**Aim of the exercise:** Begin with the line that contains "# fold axes, in" and continue down through the line that contains "if empty is"; reproduce those lines exactly and only those.

**Data shown:**
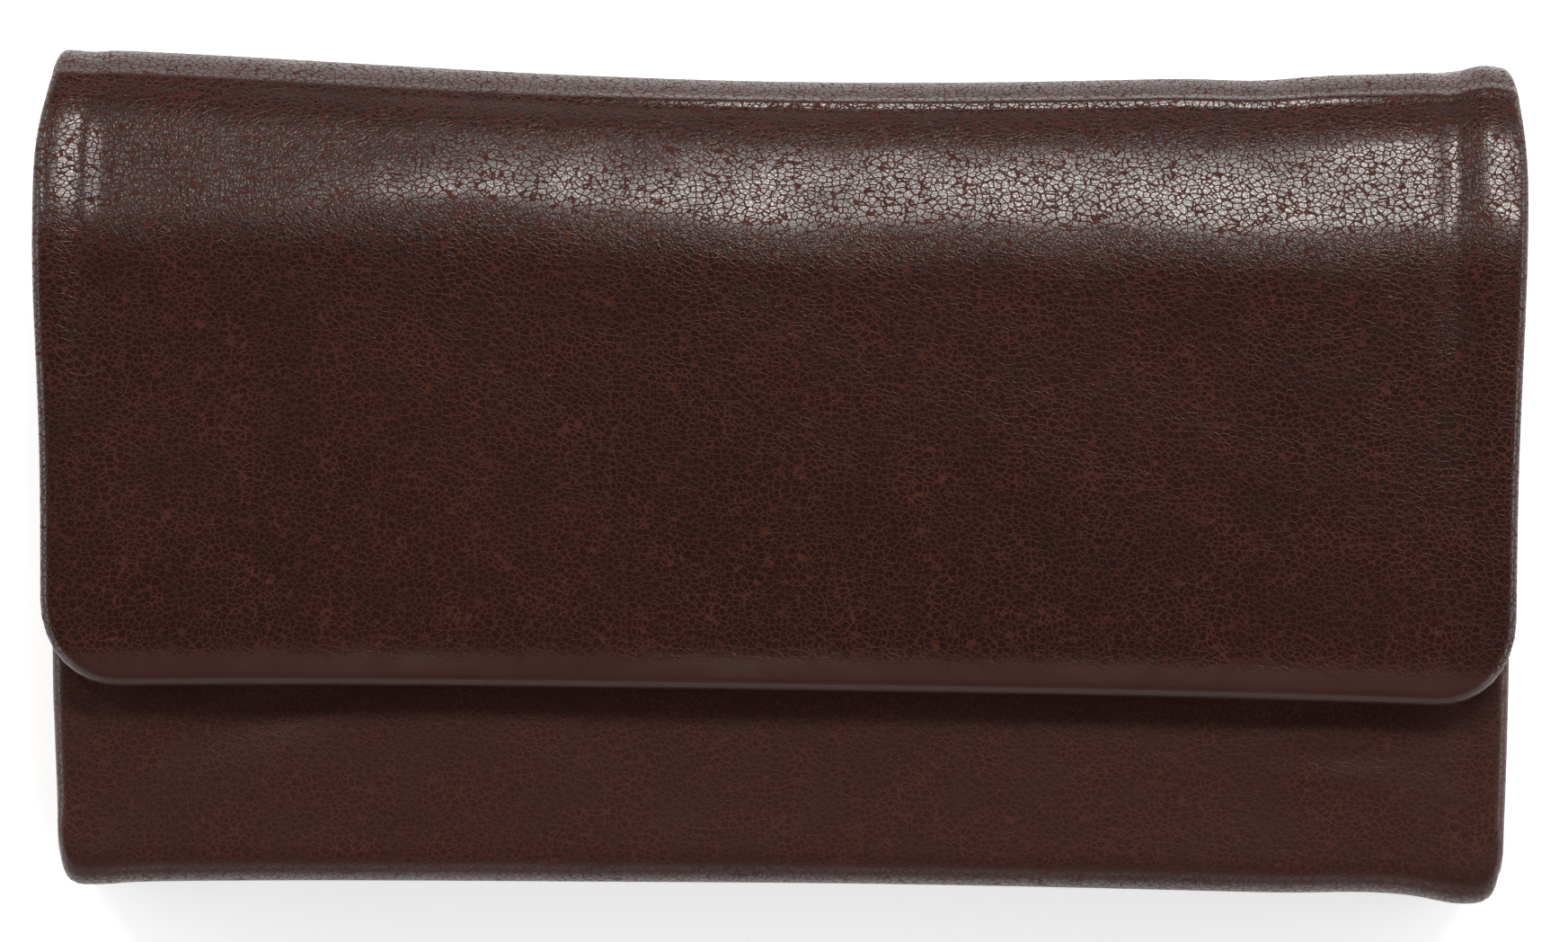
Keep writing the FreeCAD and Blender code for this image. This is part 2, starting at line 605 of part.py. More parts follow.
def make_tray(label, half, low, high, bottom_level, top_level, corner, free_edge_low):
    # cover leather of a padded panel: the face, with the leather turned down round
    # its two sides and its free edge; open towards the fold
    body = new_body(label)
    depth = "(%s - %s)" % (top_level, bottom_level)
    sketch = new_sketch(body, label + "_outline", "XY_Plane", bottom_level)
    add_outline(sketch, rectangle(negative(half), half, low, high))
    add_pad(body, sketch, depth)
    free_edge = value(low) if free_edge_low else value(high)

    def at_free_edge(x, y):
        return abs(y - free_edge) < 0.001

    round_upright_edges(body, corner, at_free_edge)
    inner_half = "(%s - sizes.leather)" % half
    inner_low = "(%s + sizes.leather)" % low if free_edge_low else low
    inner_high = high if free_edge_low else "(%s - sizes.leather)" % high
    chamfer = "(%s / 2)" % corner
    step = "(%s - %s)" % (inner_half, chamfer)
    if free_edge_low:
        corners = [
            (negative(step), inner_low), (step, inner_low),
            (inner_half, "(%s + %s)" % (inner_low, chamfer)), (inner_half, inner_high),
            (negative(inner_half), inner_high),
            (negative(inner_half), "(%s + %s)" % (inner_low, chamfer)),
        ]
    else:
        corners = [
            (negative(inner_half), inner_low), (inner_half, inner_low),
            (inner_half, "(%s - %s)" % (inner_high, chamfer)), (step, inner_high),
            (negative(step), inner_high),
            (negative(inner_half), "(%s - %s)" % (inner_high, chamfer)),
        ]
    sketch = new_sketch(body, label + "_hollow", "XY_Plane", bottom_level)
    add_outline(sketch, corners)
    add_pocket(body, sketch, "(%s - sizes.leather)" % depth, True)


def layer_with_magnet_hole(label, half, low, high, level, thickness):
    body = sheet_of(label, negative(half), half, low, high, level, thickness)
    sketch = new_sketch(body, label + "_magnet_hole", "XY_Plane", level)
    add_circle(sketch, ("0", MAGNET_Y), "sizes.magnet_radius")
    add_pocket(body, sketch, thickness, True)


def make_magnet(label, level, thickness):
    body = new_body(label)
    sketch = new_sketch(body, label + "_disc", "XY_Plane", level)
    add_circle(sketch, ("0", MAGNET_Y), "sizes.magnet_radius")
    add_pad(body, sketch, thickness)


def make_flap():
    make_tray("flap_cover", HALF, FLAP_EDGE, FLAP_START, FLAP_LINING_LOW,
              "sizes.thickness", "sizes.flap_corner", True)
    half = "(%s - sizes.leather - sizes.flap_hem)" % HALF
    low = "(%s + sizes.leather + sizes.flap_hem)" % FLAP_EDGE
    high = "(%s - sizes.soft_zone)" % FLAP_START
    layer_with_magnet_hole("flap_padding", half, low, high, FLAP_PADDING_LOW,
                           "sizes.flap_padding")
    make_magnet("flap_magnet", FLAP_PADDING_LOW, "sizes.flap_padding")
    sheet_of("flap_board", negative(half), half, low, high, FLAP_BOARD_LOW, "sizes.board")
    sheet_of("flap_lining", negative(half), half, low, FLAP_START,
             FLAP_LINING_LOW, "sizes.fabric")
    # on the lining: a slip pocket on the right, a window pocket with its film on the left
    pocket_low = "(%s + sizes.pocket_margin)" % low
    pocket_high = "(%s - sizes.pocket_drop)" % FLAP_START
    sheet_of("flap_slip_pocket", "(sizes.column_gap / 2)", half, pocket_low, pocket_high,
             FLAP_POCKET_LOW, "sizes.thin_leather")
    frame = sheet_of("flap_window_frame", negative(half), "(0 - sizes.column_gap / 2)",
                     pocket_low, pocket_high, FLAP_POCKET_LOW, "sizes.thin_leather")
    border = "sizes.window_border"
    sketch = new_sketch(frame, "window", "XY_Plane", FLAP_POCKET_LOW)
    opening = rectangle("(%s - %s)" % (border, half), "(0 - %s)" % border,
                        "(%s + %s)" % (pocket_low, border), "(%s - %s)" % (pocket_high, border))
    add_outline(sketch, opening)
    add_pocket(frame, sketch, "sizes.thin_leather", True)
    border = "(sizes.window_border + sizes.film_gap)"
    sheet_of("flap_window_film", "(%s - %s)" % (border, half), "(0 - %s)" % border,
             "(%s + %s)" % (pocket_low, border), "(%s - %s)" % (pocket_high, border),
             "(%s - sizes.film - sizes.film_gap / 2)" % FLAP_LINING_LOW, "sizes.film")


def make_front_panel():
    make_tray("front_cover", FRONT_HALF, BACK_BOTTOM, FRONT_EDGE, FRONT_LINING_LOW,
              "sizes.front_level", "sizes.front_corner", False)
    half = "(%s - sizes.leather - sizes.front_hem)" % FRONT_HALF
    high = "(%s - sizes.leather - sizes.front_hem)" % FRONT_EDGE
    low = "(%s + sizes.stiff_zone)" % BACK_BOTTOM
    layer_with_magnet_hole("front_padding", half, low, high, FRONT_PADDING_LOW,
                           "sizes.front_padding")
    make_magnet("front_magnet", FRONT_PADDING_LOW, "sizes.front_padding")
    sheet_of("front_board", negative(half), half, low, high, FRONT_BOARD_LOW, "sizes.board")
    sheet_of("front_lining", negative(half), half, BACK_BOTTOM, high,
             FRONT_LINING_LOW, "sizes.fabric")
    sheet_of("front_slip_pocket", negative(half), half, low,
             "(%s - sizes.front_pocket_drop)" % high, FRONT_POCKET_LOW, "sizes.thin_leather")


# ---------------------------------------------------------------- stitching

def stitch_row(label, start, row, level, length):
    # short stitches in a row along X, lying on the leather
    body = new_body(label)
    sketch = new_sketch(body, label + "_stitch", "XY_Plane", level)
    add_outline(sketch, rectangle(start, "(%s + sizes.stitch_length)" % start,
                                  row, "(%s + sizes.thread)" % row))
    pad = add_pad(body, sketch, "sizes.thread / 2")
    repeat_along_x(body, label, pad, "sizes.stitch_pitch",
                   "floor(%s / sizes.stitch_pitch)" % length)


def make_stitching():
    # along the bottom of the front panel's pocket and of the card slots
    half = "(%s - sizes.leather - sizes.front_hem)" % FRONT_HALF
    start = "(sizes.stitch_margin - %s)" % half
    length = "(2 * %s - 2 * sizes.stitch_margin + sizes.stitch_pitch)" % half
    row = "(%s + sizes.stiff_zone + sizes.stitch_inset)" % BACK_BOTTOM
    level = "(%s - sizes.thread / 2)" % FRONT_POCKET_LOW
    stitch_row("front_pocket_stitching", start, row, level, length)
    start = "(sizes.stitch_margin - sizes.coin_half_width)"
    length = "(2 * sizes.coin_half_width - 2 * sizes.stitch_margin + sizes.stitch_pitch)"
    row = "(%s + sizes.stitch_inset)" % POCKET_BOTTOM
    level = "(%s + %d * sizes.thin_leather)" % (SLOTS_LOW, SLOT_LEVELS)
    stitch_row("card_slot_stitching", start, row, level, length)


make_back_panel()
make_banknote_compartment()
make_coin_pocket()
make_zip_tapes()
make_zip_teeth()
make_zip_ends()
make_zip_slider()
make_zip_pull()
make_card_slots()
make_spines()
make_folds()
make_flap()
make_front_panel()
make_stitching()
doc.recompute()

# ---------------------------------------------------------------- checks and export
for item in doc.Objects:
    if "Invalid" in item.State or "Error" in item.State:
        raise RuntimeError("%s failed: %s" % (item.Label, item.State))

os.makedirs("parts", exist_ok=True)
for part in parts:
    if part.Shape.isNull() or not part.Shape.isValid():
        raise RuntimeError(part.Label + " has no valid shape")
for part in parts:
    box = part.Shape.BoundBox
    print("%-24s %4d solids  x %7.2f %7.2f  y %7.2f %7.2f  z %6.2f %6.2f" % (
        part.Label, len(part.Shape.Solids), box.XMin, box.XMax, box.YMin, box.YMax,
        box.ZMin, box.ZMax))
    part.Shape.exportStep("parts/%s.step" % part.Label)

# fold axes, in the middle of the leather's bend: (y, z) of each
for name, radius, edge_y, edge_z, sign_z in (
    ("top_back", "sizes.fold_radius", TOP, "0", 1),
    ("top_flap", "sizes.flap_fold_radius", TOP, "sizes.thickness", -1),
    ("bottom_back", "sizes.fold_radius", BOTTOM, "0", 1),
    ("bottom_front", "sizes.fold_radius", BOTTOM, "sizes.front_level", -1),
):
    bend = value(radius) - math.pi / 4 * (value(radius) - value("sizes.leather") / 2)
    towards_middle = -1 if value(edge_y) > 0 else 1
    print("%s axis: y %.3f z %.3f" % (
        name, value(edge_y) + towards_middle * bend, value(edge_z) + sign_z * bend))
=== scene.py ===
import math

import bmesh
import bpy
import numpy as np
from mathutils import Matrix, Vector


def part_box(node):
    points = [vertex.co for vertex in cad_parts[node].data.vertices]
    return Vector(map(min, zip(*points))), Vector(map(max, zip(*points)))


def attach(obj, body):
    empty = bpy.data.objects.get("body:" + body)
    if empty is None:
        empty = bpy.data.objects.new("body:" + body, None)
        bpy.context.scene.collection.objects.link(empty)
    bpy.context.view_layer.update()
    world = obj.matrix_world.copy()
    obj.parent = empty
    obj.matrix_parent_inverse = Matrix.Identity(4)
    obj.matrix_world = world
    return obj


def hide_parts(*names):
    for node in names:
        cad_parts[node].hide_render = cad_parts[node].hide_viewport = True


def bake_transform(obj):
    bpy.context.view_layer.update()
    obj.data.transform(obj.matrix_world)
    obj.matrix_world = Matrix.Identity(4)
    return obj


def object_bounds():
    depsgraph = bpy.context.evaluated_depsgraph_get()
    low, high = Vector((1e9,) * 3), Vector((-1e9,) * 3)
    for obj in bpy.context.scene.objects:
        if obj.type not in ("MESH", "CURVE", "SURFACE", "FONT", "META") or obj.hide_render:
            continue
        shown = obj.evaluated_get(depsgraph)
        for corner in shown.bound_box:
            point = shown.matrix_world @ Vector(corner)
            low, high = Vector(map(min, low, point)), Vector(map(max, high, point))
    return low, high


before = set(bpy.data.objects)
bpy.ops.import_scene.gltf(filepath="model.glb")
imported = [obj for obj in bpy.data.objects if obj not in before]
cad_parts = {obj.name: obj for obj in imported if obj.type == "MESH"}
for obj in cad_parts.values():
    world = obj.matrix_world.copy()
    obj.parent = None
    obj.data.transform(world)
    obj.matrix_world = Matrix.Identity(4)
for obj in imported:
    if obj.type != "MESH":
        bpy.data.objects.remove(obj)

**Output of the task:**
# fold axes, in the middle of the leather's bend: (y, z) of each
for name, radius, edge_y, edge_z, sign_z in (
    ("top_back", "sizes.fold_radius", TOP, "0", 1),
    ("top_flap", "sizes.flap_fold_radius", TOP, "sizes.thickness", -1),
    ("bottom_back", "sizes.fold_radius", BOTTOM, "0", 1),
    ("bottom_front", "sizes.fold_radius", BOTTOM, "sizes.front_level", -1),
):
    bend = value(radius) - math.pi / 4 * (value(radius) - value("sizes.leather") / 2)
    towards_middle = -1 if value(edge_y) > 0 else 1
    print("%s axis: y %.3f z %.3f" % (
        name, value(edge_y) + towards_middle * bend, value(edge_z) + sign_z * bend))
=== scene.py ===
import math

import bmesh
import bpy
import numpy as np
from mathutils import Matrix, Vector


def part_box(node):
    points = [vertex.co for vertex in cad_parts[node].data.vertices]
    return Vector(map(min, zip(*points))), Vector(map(max, zip(*points)))


def attach(obj, body):
    empty = bpy.data.objects.get("body:" + body)
    if empty is None:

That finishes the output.